What the task requires
Reproduce all of the data exactly, with no line skipped.

Supplied data
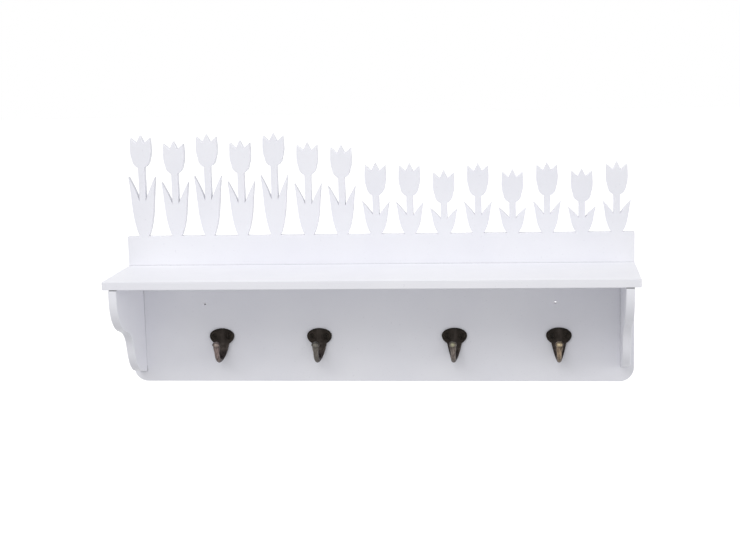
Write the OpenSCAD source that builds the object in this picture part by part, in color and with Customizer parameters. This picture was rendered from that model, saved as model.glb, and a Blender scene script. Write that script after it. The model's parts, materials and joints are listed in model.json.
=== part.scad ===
// Wall coat rack: a painted back board with a fretwork crest of tulips, a hat
// shelf on two ogee brackets, and four cast hooks for coats.
// Millimetres. X runs along the wall, the wall is towards +Y and Z is up.
// The origin is midway between the two wall-screw holes, on the back of the panel.

/* [Boards] */
// Thickness of the panel, shelf and brackets
board_t = 11; // [9:0.5:16]
// Length of the back panel along the wall
panel_w = 700; // [690:5:800]
// Height of the panel below the top of the shelf
drop_h = 166; // [162:0.5:220]
// Height of the plain band above the top of the shelf
band_h = 41; // [25:0.5:80]
// Radius of the two lower corners of the panel
corner_r = 20; // [4:1:40]

/* [Wall screws] */
// Distance between the two wall-screw holes
wall_screw_gap = 487; // [470:1:510]
// Drop of the wall-screw holes below the top of the shelf
wall_screw_drop = 55.5; // [40:0.5:60]
// Diameter of the wall-screw holes
wall_screw_bore = 3.6; // [3.5:0.1:6]

/* [Crest] */
// Height of the tallest tulips above the band
crest_h = 141; // [115:1:170]
// Height of the low tulips above the band
crest_low_h = 96; // [80:1:110]
// How much lower every second tulip stands
crest_step = 9; // [0:1:15]
// Number of tulips in the row
tulip_count = 15; // [12:1:15]
// Distance from the panel's ends to the outer tulips
crest_margin = 24; // [22:1:40]
// Width of a tulip's stem
stem_w = 9; // [6:0.5:12]
// Length of a petal
petal_len = 46; // [36:1:52]
// Width of a petal
petal_w = 20; // [14:0.5:22]
// Width of a leaf
leaf_w = 14; // [10:0.5:15]

/* [Shelf] */
// How far the shelf stands out from the panel
shelf_d = 138; // [130:1:180]
// How far the shelf reaches past each end of the panel
shelf_over = 0.5; // [0:0.5:10]
// Radius of the shelf's front corners
shelf_corner_r = 3; // [1:0.5:10]

/* [Brackets] */
// Distance from the panel's end to the outer face of a bracket
bracket_inset = 8; // [4:0.5:20]
// Height of a bracket where it meets the panel
bracket_h = 141; // [136:0.5:150]
// How much the right bracket is cut down below its top edge
bracket_trim = 6.5; // [0:0.5:8]
// How far a bracket's front stands behind the shelf's front
bracket_setback = 0.5; // [0:0.5:6]
// Length of the upright front edge above the nose
nose_drop = 14; // [12:0.5:16]
// Radius of the upper lobe's nose
nose_r = 50; // [44:1:52]
// Length of the sloping ledge under the upper lobe
ledge_len = 17.5; // [14:0.5:20]
// Radius of the cove between the two lobes
cove_r = 37; // [30:1:38]
// Radius of the lower lobe's front corner
foot_r = 46; // [30:1:50]
// How much the front end of a bracket's top edge is eased
ease_h = 1.2; // [0.5:0.1:2]

/* [Hooks] */
// Distance of the first hook from the panel's left end
hook_1_end = 129; // [110:1:160]
// Distance between the first and second hooks
hook_2_gap = 138; // [100:1:150]
// Distance between the third and fourth hooks
hook_3_gap = 143; // [100:1:150]
// Distance of the fourth hook from the panel's right end
hook_4_end = 102; // [90:1:160]
// Drop of the hooks' heads below the top of the shelf, to the middle of the head
hook_drop = 100.5; // [90:0.5:110]
// Width of a hook's oval head
head_w = 35; // [33:0.5:40]
// Height of a hook's head above its screws
head_up = 10.5; // [9:0.5:12]
// Reach of the head's lower curve below its screws
head_low = 13; // [11:0.5:15]
// Thickness of a hook's head
head_t = 3.2; // [3:0.1:4]
// Width of a hook's tail where the bend starts
tail_w = 20; // [15:0.5:22]
// Drop from the middle of the head to the start of the bend
tail_len = 11.5; // [10:0.5:18]
// Radius of the bend, to the middle of the prong
bend_r = 18.5; // [15:0.5:20]
// Width of the prong where it leaves the bend
prong_w = 7; // [6:0.5:9]
// Thickness of the prong
prong_t = 6.5; // [5:0.5:8]
// Length of the straight prong above the bend
prong_len = 10.5; // [8:0.5:16]
// Lean of the prong away from the wall
prong_lean = 10; // [5:1:15]
// Width of the knob at the tip of the prong
knob_w = 11.2; // [10:0.2:13]
// Half the height of the knob
knob_h = 4; // [3.5:0.1:5]
// Distance between the two screws of a hook
hook_screw_gap = 21; // [20:0.5:23]
// Diameter of the flat seat cut round each of a hook's screws
hook_seat_d = 10.8; // [9:0.2:11.6]

/* [Screws and dowels] */
// Diameter of the screws' shanks
screw_d = 3.5; // [3:0.1:4]
// Diameter of the hook screws' heads
hook_screw_head = 8; // [7:0.1:8.5]
// How far the hook screws' domed heads stand out of their rims
hook_screw_dome = 1.2; // [0.8:0.1:1.6]
// Diameter of the assembly screws' heads
board_screw_head = 7; // [6.2:0.1:7.5]
// How far the assembly screws reach into the shelf and brackets
screw_bite = 22; // [18:1:28]
// How deep the assembly screws' heads sit below the panel's back
head_sink = 0.4; // [0.2:0.1:0.8]
// Distance of the outer shelf screws from the panel's ends
shelf_screw_end = 70; // [55:5:90]
// Distance of the inner shelf screws from the middle
shelf_screw_mid = 95; // [70:5:120]
// Drop of the upper bracket screws below the shelf
bracket_screw_top = 30; // [25:1:40]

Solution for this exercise
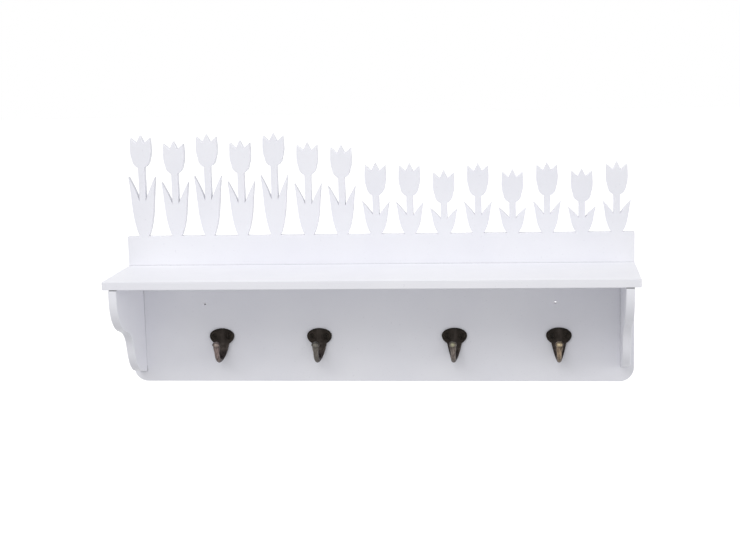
Write the OpenSCAD source that builds the object in this picture part by part, in color and with Customizer parameters. This picture was rendered from that model, saved as model.glb, and a Blender scene script. Write that script after it. The model's parts, materials and joints are listed in model.json.
=== part.scad ===
// Wall coat rack: a painted back board with a fretwork crest of tulips, a hat
// shelf on two ogee brackets, and four cast hooks for coats.
// Millimetres. X runs along the wall, the wall is towards +Y and Z is up.
// The origin is midway between the two wall-screw holes, on the back of the panel.

/* [Boards] */
// Thickness of the panel, shelf and brackets
board_t = 11; // [9:0.5:16]
// Length of the back panel along the wall
panel_w = 700; // [690:5:800]
// Height of the panel below the top of the shelf
drop_h = 166; // [162:0.5:220]
// Height of the plain band above the top of the shelf
band_h = 41; // [25:0.5:80]
// Radius of the two lower corners of the panel
corner_r = 20; // [4:1:40]

/* [Wall screws] */
// Distance between the two wall-screw holes
wall_screw_gap = 487; // [470:1:510]
// Drop of the wall-screw holes below the top of the shelf
wall_screw_drop = 55.5; // [40:0.5:60]
// Diameter of the wall-screw holes
wall_screw_bore = 3.6; // [3.5:0.1:6]

/* [Crest] */
// Height of the tallest tulips above the band
crest_h = 141; // [115:1:170]
// Height of the low tulips above the band
crest_low_h = 96; // [80:1:110]
// How much lower every second tulip stands
crest_step = 9; // [0:1:15]
// Number of tulips in the row
tulip_count = 15; // [12:1:15]
// Distance from the panel's ends to the outer tulips
crest_margin = 24; // [22:1:40]
// Width of a tulip's stem
stem_w = 9; // [6:0.5:12]
// Length of a petal
petal_len = 46; // [36:1:52]
// Width of a petal
petal_w = 20; // [14:0.5:22]
// Width of a leaf
leaf_w = 14; // [10:0.5:15]

/* [Shelf] */
// How far the shelf stands out from the panel
shelf_d = 138; // [130:1:180]
// How far the shelf reaches past each end of the panel
shelf_over = 0.5; // [0:0.5:10]
// Radius of the shelf's front corners
shelf_corner_r = 3; // [1:0.5:10]

/* [Brackets] */
// Distance from the panel's end to the outer face of a bracket
bracket_inset = 8; // [4:0.5:20]
// Height of a bracket where it meets the panel
bracket_h = 141; // [136:0.5:150]
// How much the right bracket is cut down below its top edge
bracket_trim = 6.5; // [0:0.5:8]
// How far a bracket's front stands behind the shelf's front
bracket_setback = 0.5; // [0:0.5:6]
// Length of the upright front edge above the nose
nose_drop = 14; // [12:0.5:16]
// Radius of the upper lobe's nose
nose_r = 50; // [44:1:52]
// Length of the sloping ledge under the upper lobe
ledge_len = 17.5; // [14:0.5:20]
// Radius of the cove between the two lobes
cove_r = 37; // [30:1:38]
// Radius of the lower lobe's front corner
foot_r = 46; // [30:1:50]
// How much the front end of a bracket's top edge is eased
ease_h = 1.2; // [0.5:0.1:2]

/* [Hooks] */
// Distance of the first hook from the panel's left end
hook_1_end = 129; // [110:1:160]
// Distance between the first and second hooks
hook_2_gap = 138; // [100:1:150]
// Distance between the third and fourth hooks
hook_3_gap = 143; // [100:1:150]
// Distance of the fourth hook from the panel's right end
hook_4_end = 102; // [90:1:160]
// Drop of the hooks' heads below the top of the shelf, to the middle of the head
hook_drop = 100.5; // [90:0.5:110]
// Width of a hook's oval head
head_w = 35; // [33:0.5:40]
// Height of a hook's head above its screws
head_up = 10.5; // [9:0.5:12]
// Reach of the head's lower curve below its screws
head_low = 13; // [11:0.5:15]
// Thickness of a hook's head
head_t = 3.2; // [3:0.1:4]
// Width of a hook's tail where the bend starts
tail_w = 20; // [15:0.5:22]
// Drop from the middle of the head to the start of the bend
tail_len = 11.5; // [10:0.5:18]
// Radius of the bend, to the middle of the prong
bend_r = 18.5; // [15:0.5:20]
// Width of the prong where it leaves the bend
prong_w = 7; // [6:0.5:9]
// Thickness of the prong
prong_t = 6.5; // [5:0.5:8]
// Length of the straight prong above the bend
prong_len = 10.5; // [8:0.5:16]
// Lean of the prong away from the wall
prong_lean = 10; // [5:1:15]
// Width of the knob at the tip of the prong
knob_w = 11.2; // [10:0.2:13]
// Half the height of the knob
knob_h = 4; // [3.5:0.1:5]
// Distance between the two screws of a hook
hook_screw_gap = 21; // [20:0.5:23]
// Diameter of the flat seat cut round each of a hook's screws
hook_seat_d = 10.8; // [9:0.2:11.6]

/* [Screws and dowels] */
// Diameter of the screws' shanks
screw_d = 3.5; // [3:0.1:4]
// Diameter of the hook screws' heads
hook_screw_head = 8; // [7:0.1:8.5]
// How far the hook screws' domed heads stand out of their rims
hook_screw_dome = 1.2; // [0.8:0.1:1.6]
// Diameter of the assembly screws' heads
board_screw_head = 7; // [6.2:0.1:7.5]
// How far the assembly screws reach into the shelf and brackets
screw_bite = 22; // [18:1:28]
// How deep the assembly screws' heads sit below the panel's back
head_sink = 0.4; // [0.2:0.1:0.8]
// Distance of the outer shelf screws from the panel's ends
shelf_screw_end = 70; // [55:5:90]
// Distance of the inner shelf screws from the middle
shelf_screw_mid = 95; // [70:5:120]
// Drop of the upper bracket screws below the shelf
bracket_screw_top = 30; // [25:1:40]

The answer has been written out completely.